Go Cubs! | 05/13/08

The Cubs lost last night and I think this one is on Chris because he watched the game. The season thus far has ridden very squarely on the personal actions of Cubs fans and while we've done pretty well for the most part (the Cubs have the second-best record in baseball) last night we collectively dropped the ball. I was afraid to live-blog during the win streak since the Cubs lose every time I blog. I've also tried to stay as down as I could but there's only so much I can do. If you see the Cubs are losing though, it might be good to send me mean IM's; especially if it's late in the game.

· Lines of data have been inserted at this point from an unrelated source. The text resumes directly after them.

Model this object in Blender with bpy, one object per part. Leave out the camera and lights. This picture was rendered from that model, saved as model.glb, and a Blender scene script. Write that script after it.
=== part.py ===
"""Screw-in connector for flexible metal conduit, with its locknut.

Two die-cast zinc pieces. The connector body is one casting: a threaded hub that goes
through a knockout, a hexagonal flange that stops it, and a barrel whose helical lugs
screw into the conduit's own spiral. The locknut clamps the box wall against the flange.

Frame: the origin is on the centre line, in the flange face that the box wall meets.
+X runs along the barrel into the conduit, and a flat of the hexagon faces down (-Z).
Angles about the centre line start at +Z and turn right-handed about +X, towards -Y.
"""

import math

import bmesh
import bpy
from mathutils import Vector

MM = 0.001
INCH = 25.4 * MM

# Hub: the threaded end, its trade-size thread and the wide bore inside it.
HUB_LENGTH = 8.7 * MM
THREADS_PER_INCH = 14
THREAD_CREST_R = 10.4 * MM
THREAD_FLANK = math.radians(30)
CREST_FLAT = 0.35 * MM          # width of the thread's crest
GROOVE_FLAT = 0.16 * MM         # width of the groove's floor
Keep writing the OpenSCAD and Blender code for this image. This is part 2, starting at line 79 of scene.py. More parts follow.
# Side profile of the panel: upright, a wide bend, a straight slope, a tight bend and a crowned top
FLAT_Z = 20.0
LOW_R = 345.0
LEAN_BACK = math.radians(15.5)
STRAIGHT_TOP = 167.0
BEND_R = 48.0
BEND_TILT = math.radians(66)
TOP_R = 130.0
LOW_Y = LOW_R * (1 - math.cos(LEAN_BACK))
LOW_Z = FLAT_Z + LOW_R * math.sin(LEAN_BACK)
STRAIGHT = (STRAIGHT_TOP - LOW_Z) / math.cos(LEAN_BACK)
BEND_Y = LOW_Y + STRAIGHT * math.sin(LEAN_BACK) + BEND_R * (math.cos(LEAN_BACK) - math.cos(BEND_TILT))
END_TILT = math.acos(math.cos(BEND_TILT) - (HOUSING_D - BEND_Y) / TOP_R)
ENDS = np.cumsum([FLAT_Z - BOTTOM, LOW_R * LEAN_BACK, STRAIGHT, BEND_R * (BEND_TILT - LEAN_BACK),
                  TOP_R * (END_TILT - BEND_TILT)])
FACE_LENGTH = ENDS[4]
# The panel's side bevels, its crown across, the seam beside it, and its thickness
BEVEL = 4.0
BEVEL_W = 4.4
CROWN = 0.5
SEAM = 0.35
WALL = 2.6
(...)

I found a couple Cub-hating blogs last night and here's what I can tell you: only idiots root for the Cardinals, White Sox, and Brewers. This should come as a surprise to no one since the Cardinals suck, the White Sox suck, and the Brewers suck. In most sports, if your team isn't in first place you don't get to talk but apparently baseball is not like that since fans of the 2nd place Cardinals, 4th place Brewers, and (sub .500) 3rd place White Sox continue to run their mouths. I wouldn't worry about the Cubs you freaks, I'd worry about your crappy teams.

Comments

SC (Unknown)

I read an article from a professional sports writer about how much publicity the Cubs get while the White Sox are doing better than expected. Yes, we're all proud of your sub .500 record. Oh, what's that? You claim the the Cubs aren't beating the hapless Pirates by very much. You mean those same hapless Pirates that have a better winning percentage than the Sox? Idiot.

Tree (Unknown)

Ahhhhh fuck you. Fuck you all, Cubs fans. Go fuck a fork. That's what this White Sox fan has to say. You got beat by a last place Padres team whose worst in the N.L., 2nd worst in the big leagues. Way too early to be shooting off your mouth, Cubs fans. Cubs suck. Eat the shit and choke on it. That's what I have to say. Shit faced cockmasters. I hope the Cardinal bird takes a shit in your mouths. If you insult fans, expect this kind of reply.

T-Chris (Unknown)

See, that's exactly why Cubs fans don't like Sox fans. That kind of vitriolic response from other fans causes Cubs fans to react in a way that Sox fans don't like: just like Sox-fan idiots. Can't take the heat? Get out of the sub-.500 kitchen. Instead of saying the Cubs suck, worry about how your A-hole manager and his blowup dolls are stinking it up just a couple of years removed for a World Series title. Only the Sox could win a world championship and still not command respect in their own city. Morons.

Tree (Unknown)

Ahhhhhhh go fuck a fork, T-Chris! At least I've seen a World Series championship in my lifetime. Oh, and try competing with the pyschotic monster that is the Cubs & Wrigley Field. Not even Jesus himself could compete with those shitfaced cockmasters. It's just absolutely insane to sellout every single home game. The team was in last place a few years ago, and they pack the place?? WTF?? Where's the logic in that? Cubs fans are the true idiots and morons. And I just read the Cubs are going to sign broken down old man Jim Edmonds. Even he was too lousy for the 2nd worst team in baseball. I don't know what prompted Mike to write such a childish blog entry today, but he needs a good punch in the face. I haven't done any Cubs bashing on my blog lately.

T-Chris (Unknown)

Thanks for proving my point.

Tree (Unknown)

I thought I told you to go fuck a fork. You should be in no condition to write such a smartassed retort. And only a pansy would get uptight about blow-up dolls in the clubhouse. It's just a harmless prank. Clubhouses are just frat houses, and there's way much worse stuff that's gone on than this. And at least our asshole manager helped us win a World Series. What about your fat fuckhead of a manager? How many playoff wins did he help guide the team last year? That's right. Shut your fucking face, Uncle Fucker.

T-Chris (Unknown)

Easy, killer. I see you typed a lot of stuff, but all I read is "blah blah blah."

Tree (Unknown)

I typed a lot of stuff, hence what goes on in this rivarly. I layed it on thick, which is my absurd writing style. It's just a bunch of smack talk. It's just all in good baseball fun, it's not personal. I made my comments even more ridiculous by using South Park quotes and movie references. I'm not that hard to get along with; it's just banter.